● **Task brief**: Write out each record again exactly as it stands.
-- START Listed records --
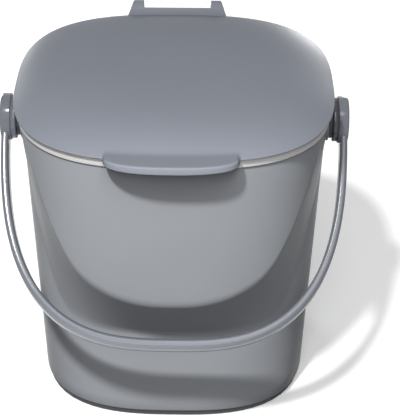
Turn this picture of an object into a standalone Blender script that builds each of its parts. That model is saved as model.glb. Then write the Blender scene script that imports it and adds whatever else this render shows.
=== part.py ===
"""A kitchen compost bin: a bucket with a bail handle, a drop-in rim ring and a hinged lid.

Blender 4.5, metres, +Z up, the front towards -Y, the base on Z = 0.
Run with: blender --background --python part.py
"""

import math

import bpy
import bmesh
from mathutils import Matrix, Vector

# Rim: the plan outline that the ring, the lid and the bucket's mouth share
RIM_HALF_WIDTH = 0.0905
RIM_HALF_DEPTH = 0.0875
SHOULDER_Z = 0.1875
ROUND_SHARE = 2.8            # exponent of the squarish plan outlines
COLUMNS = 72                 # faces round each outline
HALVINGS = 20                # steps in solving for a height

# Bucket: the lower wall, which the front panel overhangs
WALL = 0.0024
BASE_SIDE_IN = 0.0080        # base inside the rim's outline at the sides
BASE_FRONT_IN = 0.0132
BASE_REAR_IN = 0.0070
STAND_FRONT_IN = 0.0376      # how far in the lower wall's front would be at the shoulder
WALL_FOOT_Z = 0.0042
FLOOR_Z = 0.0072
FLOOR_THICKNESS = 0.0025
EDGE = 0.0008
NECK_HEIGHT = 0.0035
NECK_INSET = 0.0020
NECK_WALL = 0.0020

# Bucket: the front panel, with a curved lower crease over a sloping chin
PANEL_SIDE_IN = 0.0045       # at the base, if it ran down that far
CREASE_Z = 0.0950
JUNCTION_Z = 0.0595
CREASE_SIDE_DROP = 0.0030
JUNCTION_SIDE_DROP = 0.0080
CREASE_SOFT_SHARE = 0.06
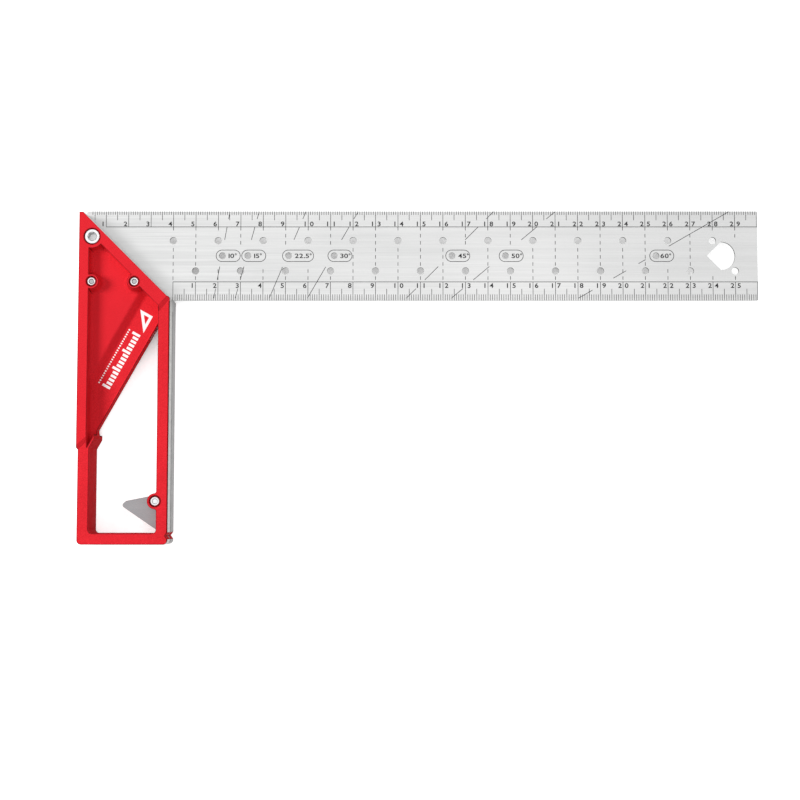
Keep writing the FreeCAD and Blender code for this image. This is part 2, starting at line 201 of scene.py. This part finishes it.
def noise(tree, scale, detail=3.0, stretch=(1, 1, 1)):
    """Noise in the frame's own metres, drawn out along the axes by stretch."""
    place = tree.nodes.new("ShaderNodeTexCoord")
    mapping = tree.nodes.new("ShaderNodeMapping")
    mapping.inputs["Scale"].default_value = [1 / s for s in stretch]
    texture = tree.nodes.new("ShaderNodeTexNoise")
    texture.inputs["Scale"].default_value = scale
    texture.inputs["Detail"].default_value = detail
    link(tree, place.outputs["Object"], mapping.inputs["Vector"])
    link(tree, mapping.outputs["Vector"], texture.inputs["Vector"])
    return texture.outputs["Fac"]


def rings(tree, centre, pitch):
    """Turned rings about an upright axis through centre."""
    place = tree.nodes.new("ShaderNodeTexCoord")
    mapping = tree.nodes.new("ShaderNodeMapping")
    mapping.inputs["Location"].default_value = [-centre[0], -centre[1], 0]
    wave = tree.nodes.new("ShaderNodeTexWave")
    wave.wave_type = "RINGS"
    wave.rings_direction = "Z"
    wave.inputs["Scale"].default_value = WAVE_LENGTH / pitch
    wave.inputs["Distortion"].default_value = 0.6
    wave.inputs["Detail"].default_value = 2.0
    link(tree, place.outputs["Object"], mapping.inputs["Vector"])
    link(tree, mapping.outputs["Vector"], wave.inputs["Vector"])
    return wave.outputs["Fac"]


def spread(tree, source, low, high, start=0.3, stop=0.7):
    """Maps the middle of a texture's range to the range low to high."""
    node = tree.nodes.new("ShaderNodeMapRange")
    node.inputs["From Min"].default_value = start
    node.inputs["From Max"].default_value = stop
    node.inputs["To Min"].default_value = low
    node.inputs["To Max"].default_value = high
    link(tree, source, node.inputs["Value"])
    return node.outputs["Result"]


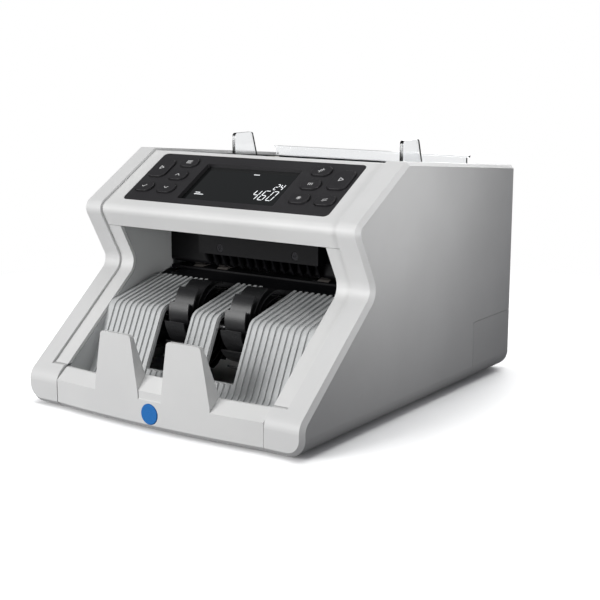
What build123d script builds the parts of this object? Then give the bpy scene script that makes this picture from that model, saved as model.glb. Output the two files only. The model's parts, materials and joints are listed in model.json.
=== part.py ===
"""Desktop banknote counting machine, built as separate pieces in one assembly.

Millimetres. X runs to the right of a person facing the front, Y runs to the back,
Z is up. The origin is on the table, under the middle of the machine.
"""
import os
from math import asin, atan2, cos, degrees, hypot, pi, radians, sin, sqrt, tan

from build123d import *

os.makedirs("parts", exist_ok=True)

# ---------------------------------------------------------------- housing
half_width = 125.0          # middle to the outside of a side cover
half_depth = 151.0          # middle to the front badge and to the back wall
skin = 2.5                  # wall of the moulded covers
seam = 0.3                  # gap between neighbouring covers
housing_bottom = 2.2        # lower edge of the covers above the table
back_top_z = 168.0          # top of the housing at the back
crest_y, crest_z = -17.6, 182.4     # where the control slope meets the top
nose_y, nose_z = -84.4, 142.5       # foremost corner of the control slope
waist_y, waist_z = -59.6, 96.6      # deepest corner of the open front
elbow_z = 24.1                      # corner over the front foot
nose_radius = 8.0
waist_radius = 10.0
elbow_radius = 12.0
front_setback = 5.25        # front badge back to the side covers' front edge
front_face_y = front_setback - half_depth
cover_seam_x = 107.2        # inner edge of the side covers
front_seam_x = 94.1         # inner edge of their toes, beside the front panel
toe_back_y = -120.0         # how far back a toe goes
toe_top_z = 31.0
edge_chamfer = 3.0
roof_chamfer = 2.5
sill_radius = 13.0          # rounded lower outside edge
proud = 1.9                 # how far the side covers stand out past the hood
split_y, split_z = 88.3, 50.0       # corner where the base shows at the back

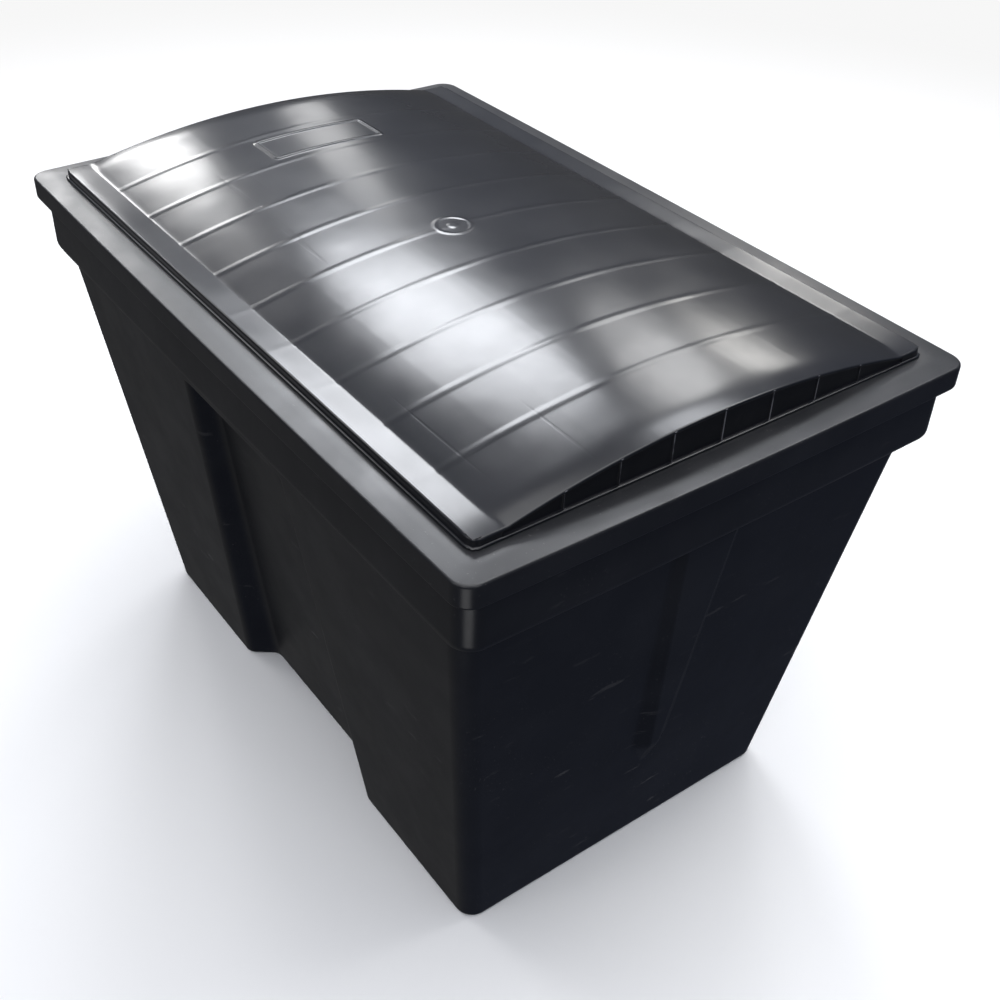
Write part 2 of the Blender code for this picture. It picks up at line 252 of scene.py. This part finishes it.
def tub_mesh():
    """A quarter of the skin mirrored both ways, with its base and its floor filled in."""
    rows = [quarter_outline(row) for row in tub_rows()]
    bm = skin(rows)
    for axis in ("X", "Y"):
        whole = bm.verts[:] + bm.edges[:] + bm.faces[:]
        bmesh.ops.mirror(bm, geom=whole, axis=axis, merge_dist=SAME_PLACE)
    bmesh.ops.remove_doubles(bm, verts=bm.verts, dist=SAME_PLACE)
    bmesh.ops.holes_fill(bm, edges=bm.edges, sides=0)
    return bm


def add_node(tree, kind, inputs=(), **settings):
    """A shader node with its settings; an input is a value, or a socket to link from."""
    made = tree.nodes.new(kind)
    for name, value in settings.items():
        setattr(made, name, value)
    for name, value in dict(inputs).items():
        if isinstance(value, bpy.types.NodeSocket):
            tree.links.new(value, made.inputs[name])
        else:
            made.inputs[name].default_value = value
    return made


def noise(tree, place, scale, detail=3.0, roughness=0.5, stretch=None, turn=(0, 0, 0)):
    """Noise on object coordinates, in features per metre, stretched along a turned direction."""
    if stretch:
        turned = add_node(tree, "ShaderNodeMapping", {0: place, "Rotation": turn, "Scale": stretch})
        place = turned.outputs[0]
    inputs = {"Vector": place, "Scale": scale, "Detail": detail, "Roughness": roughness}
    return add_node(tree, "ShaderNodeTexNoise", inputs).outputs["Fac"]


def graded(tree, value, low, high, to_low=0.0, to_high=1.0):
    """A value taken from one range to another, smoothly and without running over."""
    inputs = {"Value": value, 1: low, 2: high, 3: to_low, 4: to_high}
    made = add_node(tree, "ShaderNodeMapRange", inputs, interpolation_type="SMOOTHSTEP")
    return made.outputs[0]


def calculated(tree, operation, first, second=0.0):
    return add_node(tree, "ShaderNodeMath", {0: first, 1: second}, operation=operation).outputs[0]


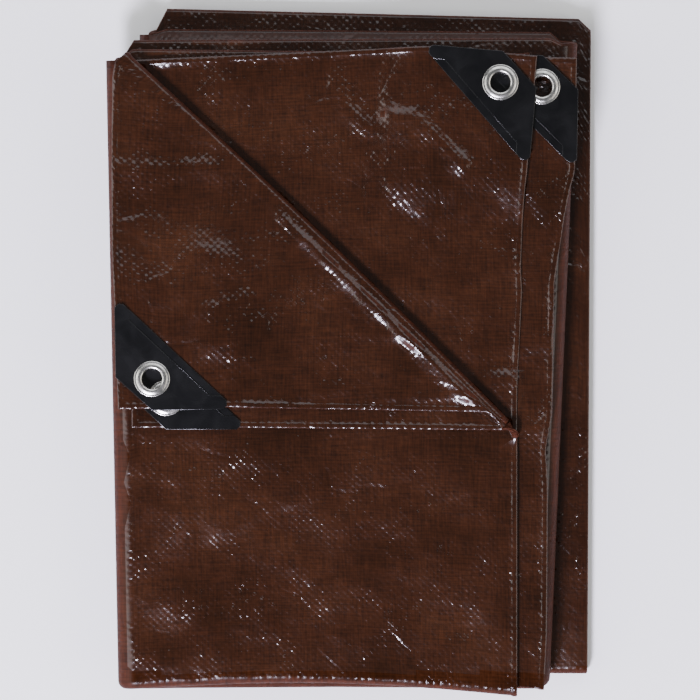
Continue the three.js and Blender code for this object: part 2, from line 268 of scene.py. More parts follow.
-- END Listed records --
● **Completed task**:
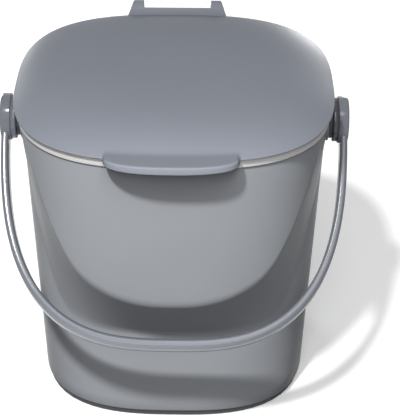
Turn this picture of an object into a standalone Blender script that builds each of its parts. That model is saved as model.glb. Then write the Blender scene script that imports it and adds whatever else this render shows.
=== part.py ===
"""A kitchen compost bin: a bucket with a bail handle, a drop-in rim ring and a hinged lid.

Blender 4.5, metres, +Z up, the front towards -Y, the base on Z = 0.
Run with: blender --background --python part.py
"""

import math

import bpy
import bmesh
from mathutils import Matrix, Vector

# Rim: the plan outline that the ring, the lid and the bucket's mouth share
RIM_HALF_WIDTH = 0.0905
RIM_HALF_DEPTH = 0.0875
SHOULDER_Z = 0.1875
ROUND_SHARE = 2.8            # exponent of the squarish plan outlines
COLUMNS = 72                 # faces round each outline
HALVINGS = 20                # steps in solving for a height

# Bucket: the lower wall, which the front panel overhangs
WALL = 0.0024
BASE_SIDE_IN = 0.0080        # base inside the rim's outline at the sides
BASE_FRONT_IN = 0.0132
BASE_REAR_IN = 0.0070
STAND_FRONT_IN = 0.0376      # how far in the lower wall's front would be at the shoulder
WALL_FOOT_Z = 0.0042
FLOOR_Z = 0.0072
FLOOR_THICKNESS = 0.0025
EDGE = 0.0008
NECK_HEIGHT = 0.0035
NECK_INSET = 0.0020
NECK_WALL = 0.0020

# Bucket: the front panel, with a curved lower crease over a sloping chin
PANEL_SIDE_IN = 0.0045       # at the base, if it ran down that far
CREASE_Z = 0.0950
JUNCTION_Z = 0.0595
CREASE_SIDE_DROP = 0.0030
JUNCTION_SIDE_DROP = 0.0080
CREASE_SOFT_SHARE = 0.06
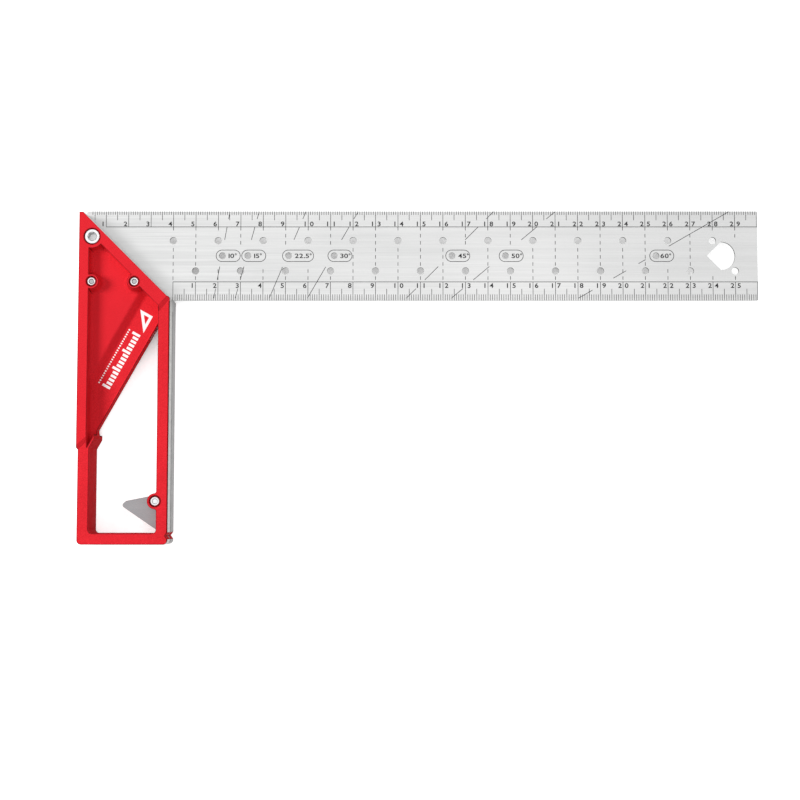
Keep writing the FreeCAD and Blender code for this image. This is part 2, starting at line 201 of scene.py. This part finishes it.
def noise(tree, scale, detail=3.0, stretch=(1, 1, 1)):
    """Noise in the frame's own metres, drawn out along the axes by stretch."""
    place = tree.nodes.new("ShaderNodeTexCoord")
    mapping = tree.nodes.new("ShaderNodeMapping")
    mapping.inputs["Scale"].default_value = [1 / s for s in stretch]
    texture = tree.nodes.new("ShaderNodeTexNoise")
    texture.inputs["Scale"].default_value = scale
    texture.inputs["Detail"].default_value = detail
    link(tree, place.outputs["Object"], mapping.inputs["Vector"])
    link(tree, mapping.outputs["Vector"], texture.inputs["Vector"])
    return texture.outputs["Fac"]


def rings(tree, centre, pitch):
    """Turned rings about an upright axis through centre."""
    place = tree.nodes.new("ShaderNodeTexCoord")
    mapping = tree.nodes.new("ShaderNodeMapping")
    mapping.inputs["Location"].default_value = [-centre[0], -centre[1], 0]
    wave = tree.nodes.new("ShaderNodeTexWave")
    wave.wave_type = "RINGS"
    wave.rings_direction = "Z"
    wave.inputs["Scale"].default_value = WAVE_LENGTH / pitch
    wave.inputs["Distortion"].default_value = 0.6
    wave.inputs["Detail"].default_value = 2.0
    link(tree, place.outputs["Object"], mapping.inputs["Vector"])
    link(tree, mapping.outputs["Vector"], wave.inputs["Vector"])
    return wave.outputs["Fac"]


def spread(tree, source, low, high, start=0.3, stop=0.7):
    """Maps the middle of a texture's range to the range low to high."""
    node = tree.nodes.new("ShaderNodeMapRange")
    node.inputs["From Min"].default_value = start
    node.inputs["From Max"].default_value = stop
    node.inputs["To Min"].default_value = low
    node.inputs["To Max"].default_value = high
    link(tree, source, node.inputs["Value"])
    return node.outputs["Result"]


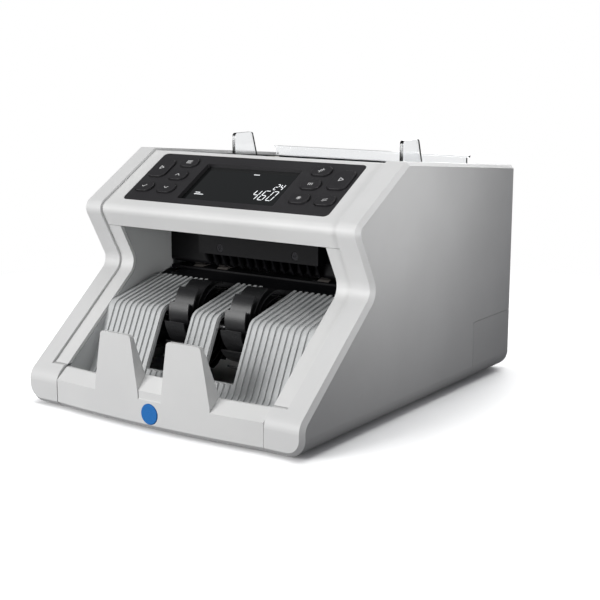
What build123d script builds the parts of this object? Then give the bpy scene script that makes this picture from that model, saved as model.glb. Output the two files only. The model's parts, materials and joints are listed in model.json.
=== part.py ===
"""Desktop banknote counting machine, built as separate pieces in one assembly.

Millimetres. X runs to the right of a person facing the front, Y runs to the back,
Z is up. The origin is on the table, under the middle of the machine.
"""
import os
from math import asin, atan2, cos, degrees, hypot, pi, radians, sin, sqrt, tan

from build123d import *

os.makedirs("parts", exist_ok=True)

# ---------------------------------------------------------------- housing
half_width = 125.0          # middle to the outside of a side cover
half_depth = 151.0          # middle to the front badge and to the back wall
skin = 2.5                  # wall of the moulded covers
seam = 0.3                  # gap between neighbouring covers
housing_bottom = 2.2        # lower edge of the covers above the table
back_top_z = 168.0          # top of the housing at the back
crest_y, crest_z = -17.6, 182.4     # where the control slope meets the top
nose_y, nose_z = -84.4, 142.5       # foremost corner of the control slope
waist_y, waist_z = -59.6, 96.6      # deepest corner of the open front
elbow_z = 24.1                      # corner over the front foot
nose_radius = 8.0
waist_radius = 10.0
elbow_radius = 12.0
front_setback = 5.25        # front badge back to the side covers' front edge
front_face_y = front_setback - half_depth
cover_seam_x = 107.2        # inner edge of the side covers
front_seam_x = 94.1         # inner edge of their toes, beside the front panel
toe_back_y = -120.0         # how far back a toe goes
toe_top_z = 31.0
edge_chamfer = 3.0
roof_chamfer = 2.5
sill_radius = 13.0          # rounded lower outside edge
proud = 1.9                 # how far the side covers stand out past the hood
split_y, split_z = 88.3, 50.0       # corner where the base shows at the back

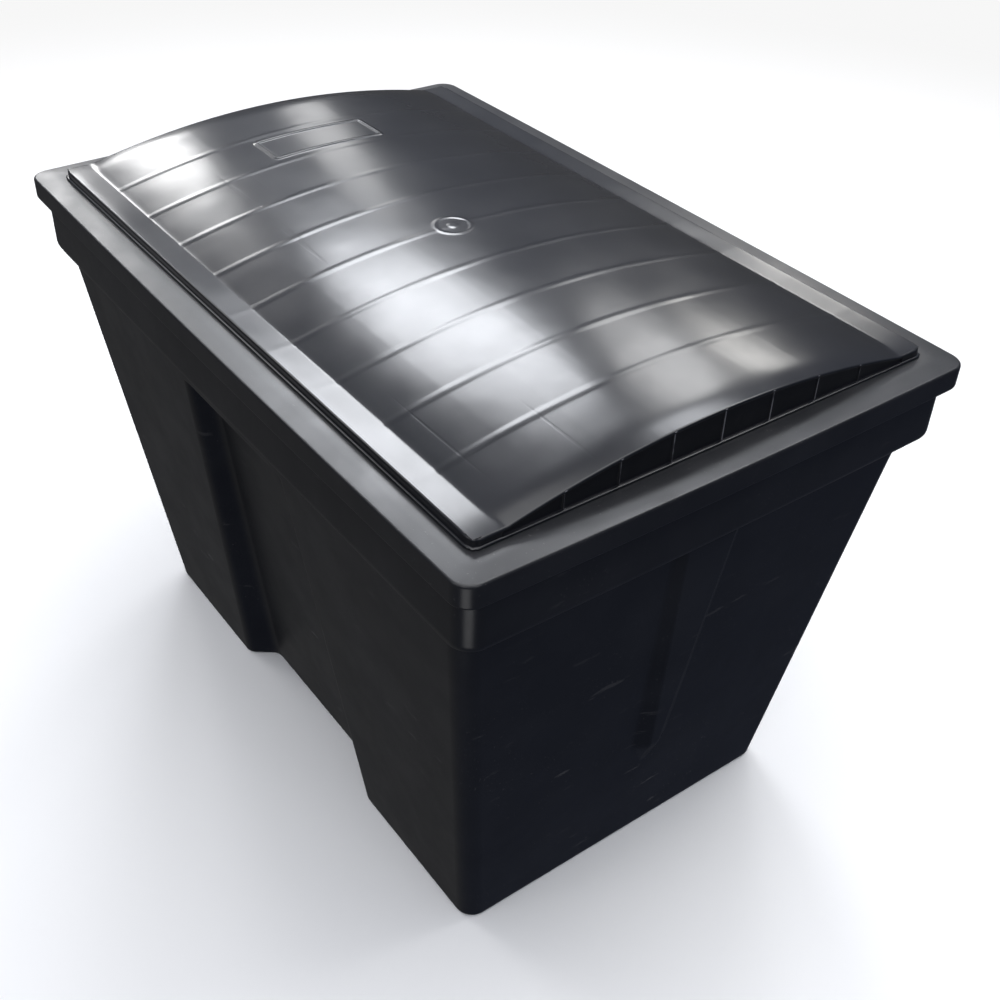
Write part 2 of the Blender code for this picture. It picks up at line 252 of scene.py. This part finishes it.
def tub_mesh():
    """A quarter of the skin mirrored both ways, with its base and its floor filled in."""
    rows = [quarter_outline(row) for row in tub_rows()]
    bm = skin(rows)
    for axis in ("X", "Y"):
        whole = bm.verts[:] + bm.edges[:] + bm.faces[:]
        bmesh.ops.mirror(bm, geom=whole, axis=axis, merge_dist=SAME_PLACE)
    bmesh.ops.remove_doubles(bm, verts=bm.verts, dist=SAME_PLACE)
    bmesh.ops.holes_fill(bm, edges=bm.edges, sides=0)
    return bm


def add_node(tree, kind, inputs=(), **settings):
    """A shader node with its settings; an input is a value, or a socket to link from."""
    made = tree.nodes.new(kind)
    for name, value in settings.items():
        setattr(made, name, value)
    for name, value in dict(inputs).items():
        if isinstance(value, bpy.types.NodeSocket):
            tree.links.new(value, made.inputs[name])
        else:
            made.inputs[name].default_value = value
    return made


def noise(tree, place, scale, detail=3.0, roughness=0.5, stretch=None, turn=(0, 0, 0)):
    """Noise on object coordinates, in features per metre, stretched along a turned direction."""
    if stretch:
        turned = add_node(tree, "ShaderNodeMapping", {0: place, "Rotation": turn, "Scale": stretch})
        place = turned.outputs[0]
    inputs = {"Vector": place, "Scale": scale, "Detail": detail, "Roughness": roughness}
    return add_node(tree, "ShaderNodeTexNoise", inputs).outputs["Fac"]


def graded(tree, value, low, high, to_low=0.0, to_high=1.0):
    """A value taken from one range to another, smoothly and without running over."""
    inputs = {"Value": value, 1: low, 2: high, 3: to_low, 4: to_high}
    made = add_node(tree, "ShaderNodeMapRange", inputs, interpolation_type="SMOOTHSTEP")
    return made.outputs[0]


def calculated(tree, operation, first, second=0.0):
    return add_node(tree, "ShaderNodeMath", {0: first, 1: second}, operation=operation).outputs[0]


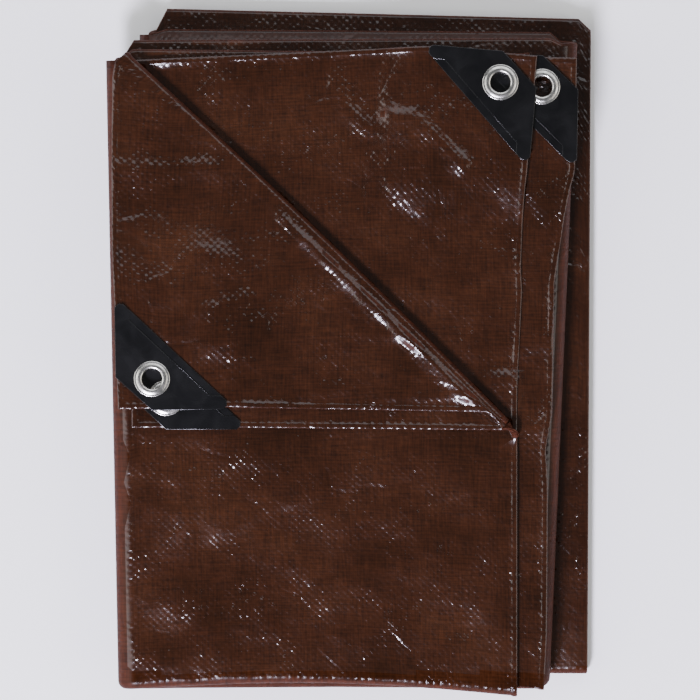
Continue the three.js and Blender code for this object: part 2, from line 268 of scene.py. More parts follow.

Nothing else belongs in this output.